• SHORT PROBLEM:
Give the data again, word for word.

-- Start STORED DATA --

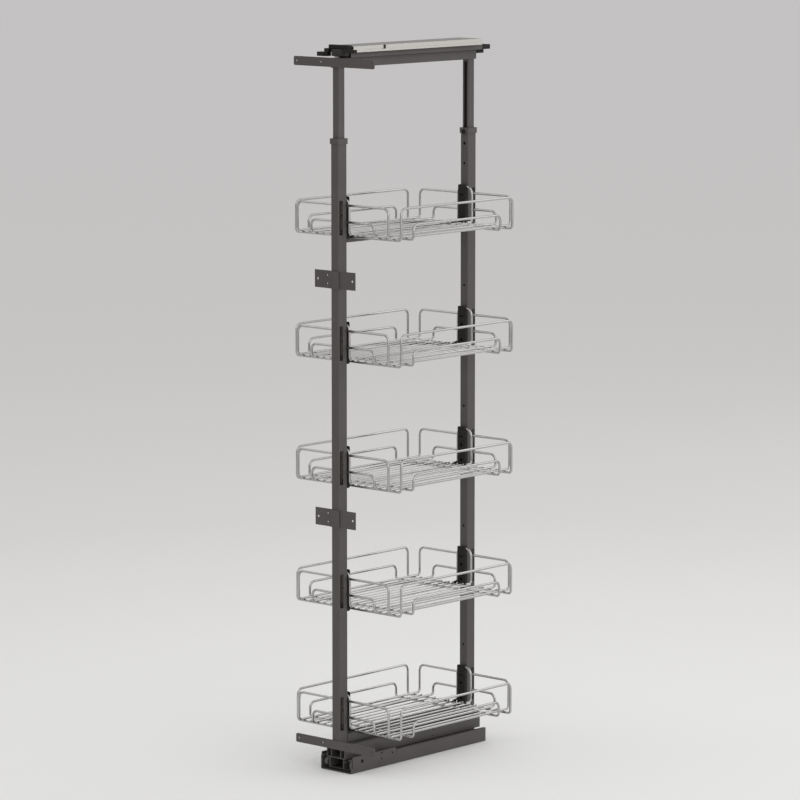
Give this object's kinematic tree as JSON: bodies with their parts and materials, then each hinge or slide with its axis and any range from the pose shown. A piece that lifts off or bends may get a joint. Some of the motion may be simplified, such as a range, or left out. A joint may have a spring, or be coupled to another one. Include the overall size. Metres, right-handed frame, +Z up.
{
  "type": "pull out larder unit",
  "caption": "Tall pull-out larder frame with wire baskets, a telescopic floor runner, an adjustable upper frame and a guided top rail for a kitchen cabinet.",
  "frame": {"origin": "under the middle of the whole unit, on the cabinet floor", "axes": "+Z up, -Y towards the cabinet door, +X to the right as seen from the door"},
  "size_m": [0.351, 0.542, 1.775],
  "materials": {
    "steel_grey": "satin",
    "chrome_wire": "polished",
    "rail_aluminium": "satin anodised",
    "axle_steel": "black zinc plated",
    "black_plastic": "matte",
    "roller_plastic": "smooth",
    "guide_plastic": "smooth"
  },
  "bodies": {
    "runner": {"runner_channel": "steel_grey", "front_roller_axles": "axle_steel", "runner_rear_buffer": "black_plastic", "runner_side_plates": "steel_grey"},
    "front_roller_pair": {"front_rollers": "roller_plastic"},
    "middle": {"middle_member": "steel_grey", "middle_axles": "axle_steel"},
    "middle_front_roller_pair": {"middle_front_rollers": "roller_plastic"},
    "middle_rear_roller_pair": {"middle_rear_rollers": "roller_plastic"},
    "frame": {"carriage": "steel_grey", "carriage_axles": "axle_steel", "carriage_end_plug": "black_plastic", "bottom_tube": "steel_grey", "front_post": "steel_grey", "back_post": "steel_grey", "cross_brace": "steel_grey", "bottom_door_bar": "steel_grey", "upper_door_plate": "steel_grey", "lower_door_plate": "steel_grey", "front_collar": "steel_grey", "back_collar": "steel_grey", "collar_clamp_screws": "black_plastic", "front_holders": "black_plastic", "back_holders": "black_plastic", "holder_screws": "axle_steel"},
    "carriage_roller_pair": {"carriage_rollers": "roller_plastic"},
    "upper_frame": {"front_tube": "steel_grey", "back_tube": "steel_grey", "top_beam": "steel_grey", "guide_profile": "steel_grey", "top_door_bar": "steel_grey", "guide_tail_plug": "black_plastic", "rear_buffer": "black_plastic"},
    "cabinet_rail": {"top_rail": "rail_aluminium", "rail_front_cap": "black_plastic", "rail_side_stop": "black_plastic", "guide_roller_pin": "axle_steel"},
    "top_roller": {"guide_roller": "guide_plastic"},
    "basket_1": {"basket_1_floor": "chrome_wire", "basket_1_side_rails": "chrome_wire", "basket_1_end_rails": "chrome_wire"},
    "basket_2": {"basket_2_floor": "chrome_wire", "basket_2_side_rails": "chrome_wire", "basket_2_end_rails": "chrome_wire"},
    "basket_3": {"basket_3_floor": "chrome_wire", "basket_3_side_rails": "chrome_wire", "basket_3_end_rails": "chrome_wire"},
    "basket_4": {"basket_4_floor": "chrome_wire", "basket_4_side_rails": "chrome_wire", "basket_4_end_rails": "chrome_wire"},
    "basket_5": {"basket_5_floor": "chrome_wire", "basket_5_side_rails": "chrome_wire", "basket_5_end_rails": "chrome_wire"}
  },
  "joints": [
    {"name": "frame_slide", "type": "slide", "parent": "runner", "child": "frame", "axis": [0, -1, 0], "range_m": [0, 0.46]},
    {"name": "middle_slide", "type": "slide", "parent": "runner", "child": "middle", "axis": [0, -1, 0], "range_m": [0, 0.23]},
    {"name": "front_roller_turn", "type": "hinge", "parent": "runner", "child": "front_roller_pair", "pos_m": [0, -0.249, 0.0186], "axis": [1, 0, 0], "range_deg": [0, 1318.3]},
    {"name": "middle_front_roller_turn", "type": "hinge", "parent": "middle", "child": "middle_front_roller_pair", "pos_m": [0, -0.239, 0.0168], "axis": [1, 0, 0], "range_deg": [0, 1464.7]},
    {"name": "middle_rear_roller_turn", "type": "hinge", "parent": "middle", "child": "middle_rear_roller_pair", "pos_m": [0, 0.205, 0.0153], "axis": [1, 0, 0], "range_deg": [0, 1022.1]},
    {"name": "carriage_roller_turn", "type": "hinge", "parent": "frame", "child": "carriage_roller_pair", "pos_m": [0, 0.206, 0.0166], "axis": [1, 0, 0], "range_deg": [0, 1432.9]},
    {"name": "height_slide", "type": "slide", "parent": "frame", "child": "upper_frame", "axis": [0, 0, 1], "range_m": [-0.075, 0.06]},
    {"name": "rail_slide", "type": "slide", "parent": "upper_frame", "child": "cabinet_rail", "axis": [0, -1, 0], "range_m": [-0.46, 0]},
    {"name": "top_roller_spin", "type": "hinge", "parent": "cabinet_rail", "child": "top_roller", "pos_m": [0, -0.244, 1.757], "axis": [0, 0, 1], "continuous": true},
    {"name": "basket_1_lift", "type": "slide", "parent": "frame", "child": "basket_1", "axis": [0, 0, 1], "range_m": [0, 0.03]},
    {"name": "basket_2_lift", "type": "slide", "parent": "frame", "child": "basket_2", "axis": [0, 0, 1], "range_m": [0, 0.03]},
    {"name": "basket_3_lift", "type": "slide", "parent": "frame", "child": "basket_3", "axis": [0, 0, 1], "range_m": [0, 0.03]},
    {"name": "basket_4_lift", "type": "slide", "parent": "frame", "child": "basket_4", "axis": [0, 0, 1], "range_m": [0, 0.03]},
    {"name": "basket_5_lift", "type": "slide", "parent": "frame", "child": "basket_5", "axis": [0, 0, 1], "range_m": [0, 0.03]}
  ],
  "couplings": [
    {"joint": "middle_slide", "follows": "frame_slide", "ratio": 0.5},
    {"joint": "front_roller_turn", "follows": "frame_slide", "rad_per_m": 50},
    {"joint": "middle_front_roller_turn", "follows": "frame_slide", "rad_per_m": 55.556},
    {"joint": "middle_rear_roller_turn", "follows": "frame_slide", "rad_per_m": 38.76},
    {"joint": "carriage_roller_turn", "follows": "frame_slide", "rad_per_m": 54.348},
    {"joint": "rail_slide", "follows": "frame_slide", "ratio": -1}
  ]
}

-- End STORED DATA --

• WRITTEN ANSWER:
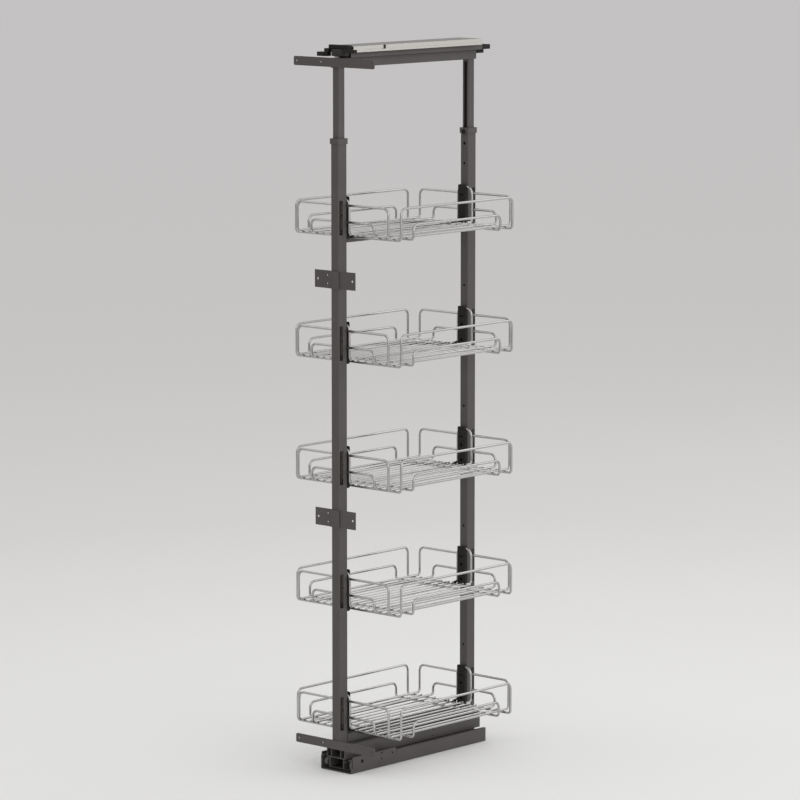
Give this object's kinematic tree as JSON: bodies with their parts and materials, then each hinge or slide with its axis and any range from the pose shown. A piece that lifts off or bends may get a joint. Some of the motion may be simplified, such as a range, or left out. A joint may have a spring, or be coupled to another one. Include the overall size. Metres, right-handed frame, +Z up.
{
  "type": "pull out larder unit",
  "caption": "Tall pull-out larder frame with wire baskets, a telescopic floor runner, an adjustable upper frame and a guided top rail for a kitchen cabinet.",
  "frame": {"origin": "under the middle of the whole unit, on the cabinet floor", "axes": "+Z up, -Y towards the cabinet door, +X to the right as seen from the door"},
  "size_m": [0.351, 0.542, 1.775],
  "materials": {
    "steel_grey": "satin",
    "chrome_wire": "polished",
    "rail_aluminium": "satin anodised",
    "axle_steel": "black zinc plated",
    "black_plastic": "matte",
    "roller_plastic": "smooth",
    "guide_plastic": "smooth"
  },
  "bodies": {
    "runner": {"runner_channel": "steel_grey", "front_roller_axles": "axle_steel", "runner_rear_buffer": "black_plastic", "runner_side_plates": "steel_grey"},
    "front_roller_pair": {"front_rollers": "roller_plastic"},
    "middle": {"middle_member": "steel_grey", "middle_axles": "axle_steel"},
    "middle_front_roller_pair": {"middle_front_rollers": "roller_plastic"},
    "middle_rear_roller_pair": {"middle_rear_rollers": "roller_plastic"},
    "frame": {"carriage": "steel_grey", "carriage_axles": "axle_steel", "carriage_end_plug": "black_plastic", "bottom_tube": "steel_grey", "front_post": "steel_grey", "back_post": "steel_grey", "cross_brace": "steel_grey", "bottom_door_bar": "steel_grey", "upper_door_plate": "steel_grey", "lower_door_plate": "steel_grey", "front_collar": "steel_grey", "back_collar": "steel_grey", "collar_clamp_screws": "black_plastic", "front_holders": "black_plastic", "back_holders": "black_plastic", "holder_screws": "axle_steel"},
    "carriage_roller_pair": {"carriage_rollers": "roller_plastic"},
    "upper_frame": {"front_tube": "steel_grey", "back_tube": "steel_grey", "top_beam": "steel_grey", "guide_profile": "steel_grey", "top_door_bar": "steel_grey", "guide_tail_plug": "black_plastic", "rear_buffer": "black_plastic"},
    "cabinet_rail": {"top_rail": "rail_aluminium", "rail_front_cap": "black_plastic", "rail_side_stop": "black_plastic", "guide_roller_pin": "axle_steel"},
    "top_roller": {"guide_roller": "guide_plastic"},
    "basket_1": {"basket_1_floor": "chrome_wire", "basket_1_side_rails": "chrome_wire", "basket_1_end_rails": "chrome_wire"},
    "basket_2": {"basket_2_floor": "chrome_wire", "basket_2_side_rails": "chrome_wire", "basket_2_end_rails": "chrome_wire"},
    "basket_3": {"basket_3_floor": "chrome_wire", "basket_3_side_rails": "chrome_wire", "basket_3_end_rails": "chrome_wire"},
    "basket_4": {"basket_4_floor": "chrome_wire", "basket_4_side_rails": "chrome_wire", "basket_4_end_rails": "chrome_wire"},
    "basket_5": {"basket_5_floor": "chrome_wire", "basket_5_side_rails": "chrome_wire", "basket_5_end_rails": "chrome_wire"}
  },
  "joints": [
    {"name": "frame_slide", "type": "slide", "parent": "runner", "child": "frame", "axis": [0, -1, 0], "range_m": [0, 0.46]},
    {"name": "middle_slide", "type": "slide", "parent": "runner", "child": "middle", "axis": [0, -1, 0], "range_m": [0, 0.23]},
    {"name": "front_roller_turn", "type": "hinge", "parent": "runner", "child": "front_roller_pair", "pos_m": [0, -0.249, 0.0186], "axis": [1, 0, 0], "range_deg": [0, 1318.3]},
    {"name": "middle_front_roller_turn", "type": "hinge", "parent": "middle", "child": "middle_front_roller_pair", "pos_m": [0, -0.239, 0.0168], "axis": [1, 0, 0], "range_deg": [0, 1464.7]},
    {"name": "middle_rear_roller_turn", "type": "hinge", "parent": "middle", "child": "middle_rear_roller_pair", "pos_m": [0, 0.205, 0.0153], "axis": [1, 0, 0], "range_deg": [0, 1022.1]},
    {"name": "carriage_roller_turn", "type": "hinge", "parent": "frame", "child": "carriage_roller_pair", "pos_m": [0, 0.206, 0.0166], "axis": [1, 0, 0], "range_deg": [0, 1432.9]},
    {"name": "height_slide", "type": "slide", "parent": "frame", "child": "upper_frame", "axis": [0, 0, 1], "range_m": [-0.075, 0.06]},
    {"name": "rail_slide", "type": "slide", "parent": "upper_frame", "child": "cabinet_rail", "axis": [0, -1, 0], "range_m": [-0.46, 0]},
    {"name": "top_roller_spin", "type": "hinge", "parent": "cabinet_rail", "child": "top_roller", "pos_m": [0, -0.244, 1.757], "axis": [0, 0, 1], "continuous": true},
    {"name": "basket_1_lift", "type": "slide", "parent": "frame", "child": "basket_1", "axis": [0, 0, 1], "range_m": [0, 0.03]},
    {"name": "basket_2_lift", "type": "slide", "parent": "frame", "child": "basket_2", "axis": [0, 0, 1], "range_m": [0, 0.03]},
    {"name": "basket_3_lift", "type": "slide", "parent": "frame", "child": "basket_3", "axis": [0, 0, 1], "range_m": [0, 0.03]},
    {"name": "basket_4_lift", "type": "slide", "parent": "frame", "child": "basket_4", "axis": [0, 0, 1], "range_m": [0, 0.03]},
    {"name": "basket_5_lift", "type": "slide", "parent": "frame", "child": "basket_5", "axis": [0, 0, 1], "range_m": [0, 0.03]}
  ],
  "couplings": [
    {"joint": "middle_slide", "follows": "frame_slide", "ratio": 0.5},
    {"joint": "front_roller_turn", "follows": "frame_slide", "rad_per_m": 50},
    {"joint": "middle_front_roller_turn", "follows": "frame_slide", "rad_per_m": 55.556},
    {"joint": "middle_rear_roller_turn", "follows": "frame_slide", "rad_per_m": 38.76},
    {"joint": "carriage_roller_turn", "follows": "frame_slide", "rad_per_m": 54.348},
    {"joint": "rail_slide", "follows": "frame_slide", "ratio": -1}
  ]
}